Effect of metal composition in lanthanum-doped ferric-based layered double hydroxides and their calcined products on adsorption of arsenate

Abstract

A series of lanthanum-doped ferric-based layered double hydroxides with the carbonate intercalation (Mg–Fe–La–LDHs) of different M²⁺/M³⁺ molar ratio and their corresponding calcined products were successfully synthesized and characterized. In order to understand the effect of metal compositions in these materials on their adsorption performances for arsenate, various factors such as solution pH, contact time and initial arsenate concentrations were investigated. The results showed that the maximum adsorption capacity for Mg–Fe–La–LDHs decreased with the increment of the M²⁺/M³⁺ molar ratio, but the reversed trend occurred for the calcined products of Mg–Fe–La–CLDHs. This difference is closely related to the different adsorption mechanisms for layered double hydroxides (LDHs) and calcined layered double hydroxide (CLDHs). It was found that the adsorption isotherms can be well described by the Langmuir equation, and the adsorption kinetics followed the pseudo-second-order kinetic model.
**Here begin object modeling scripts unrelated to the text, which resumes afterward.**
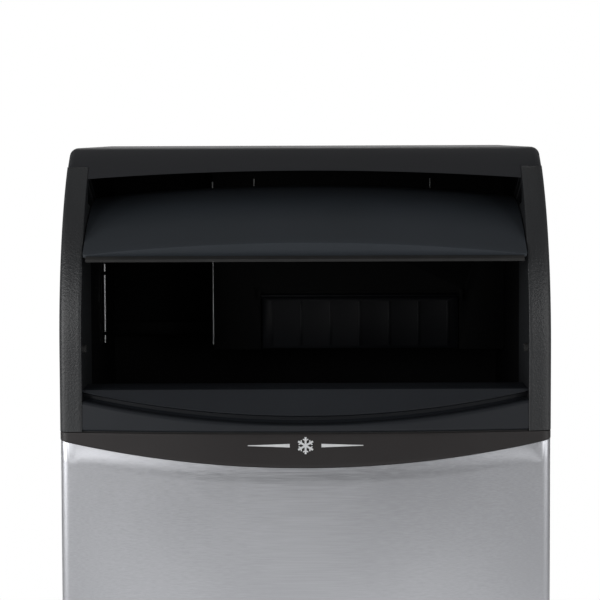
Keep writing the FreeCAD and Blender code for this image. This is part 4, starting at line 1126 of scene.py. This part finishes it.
@dataclass
class Cheek:
    """One moulded side cheek: a hollow wall that follows the nose, open to the rear."""

    form: FrontForm
    wall: float = 4.0
    side_round: float = 10.0
    inner_round: float = 1.6
    back: float = 139.8
    low: float = 640.0
    high: float = 965.8
    notch_low: float = 918.0
    notch_back: float = 112.0
    step_back: float = 0.35
    arc_steps: int = 44

    def ring(self, z: float) -> list[Vector]:
        """Trace the right cheek's wall at height z, seen from above.

        Args:
            z: height in millimetres.

        Returns:
            The closed outline: front and outer side first, then back along the inside.
        """
        f = self.form
        x0, x1, r, q, w = f.opening, f.half_width, self.side_round, self.inner_round, self.wall
        front = f.profile(0.0, z)
        edge_s = front + f.bow(x0)
        side_s = front + f.bow(x1 - r) + self.step_back
        outer_end = max(self.back, side_s + r + 4.0)
        inner_end = self.back if z < self.notch_low else max(self.notch_back, edge_s + 14.0)
        outer = [(x0, inner_end), (x0, edge_s + q + 2.0)]
        outer += arc_between((x0 + q, edge_s + q), q, 180, 270, 3)
        across = [x0 + q + (x1 - r - x0 - q) * i / 5 for i in range(1, 6)]
        outer += [(x, front + f.bow(x)) for x in across]
        outer += arc_between((x1 - r, side_s + r), r, -81, 0, 9)
        outer += [(x1, side_s + r + 2.0), (x1, outer_end)]
        inner = [(x1 - w, outer_end), (x1 - w, side_s + r + 2.0), (x1 - w - 4.0, side_s + w + 2.0),
                 (x1 - r - 4.0, side_s + w), (x0 + w + 2.0, edge_s + w + 1.0), (x0 + w, edge_s + w + 3.0),
                 (x0 + w, inner_end)]
        return [f.at(x, s, z) for x, s in outer + inner]

    def build(self, frame: dict) -> None:
        """Make both cheeks.

        Args:
            frame: not used; the bodies and nodes that the CAD model gives.
        """
        f = self.form
        heights = [self.low, self.low + 0.8, 655.0, 670.0, 690.0, 710.0, 730.0]
        top = math.asin((self.high - f.nose_z) / f.nose_radius)
        steps = self.arc_steps
        heights += [f.nose_z + f.nose_radius * math.sin(top * i / steps) for i in range(steps + 1)]
        for side, node in ((1, "cheek_right"), (-1, "cheek_left")):
            rings = [[Vector((side * p.x, p.y, p.z)) for p in self.ring(z)] for z in heights]
            obj = loft("cheek_moulding_" + ("right" if side > 0 else "left"), rings)
            settle(obj, "cabinet", BLACK_GRAIN, [node], 40.0)


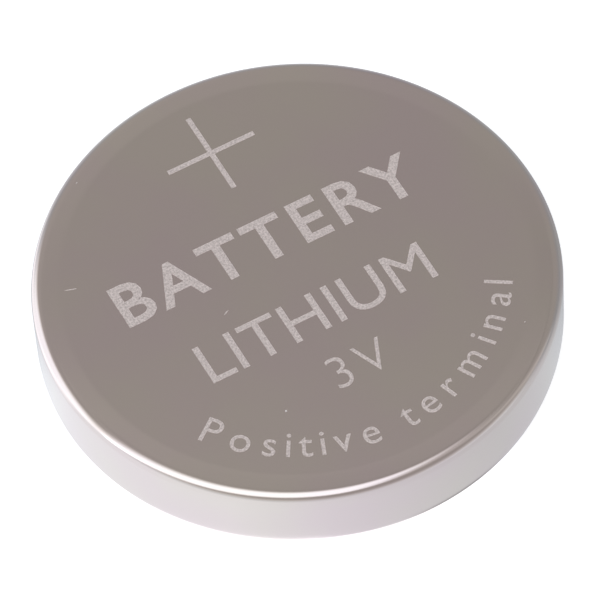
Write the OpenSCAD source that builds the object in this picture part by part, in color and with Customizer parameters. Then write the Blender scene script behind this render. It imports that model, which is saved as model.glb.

The results suggested that the obtained Mg–Fe–La–LDHs with lower molar ratio of M²⁺/M³⁺ in the materials were more suitable for removal of arsenate, while their calcined products Mg–Fe–La–CLDHs with higher molar ratio of M²⁺/M³⁺ were efficient adsorbents for arsenate. When the M²⁺/M³⁺ molar ratio in the material was 4.38, the maximum adsorption capacity of CLDH-3 was as high as 47.4 mg g⁻¹.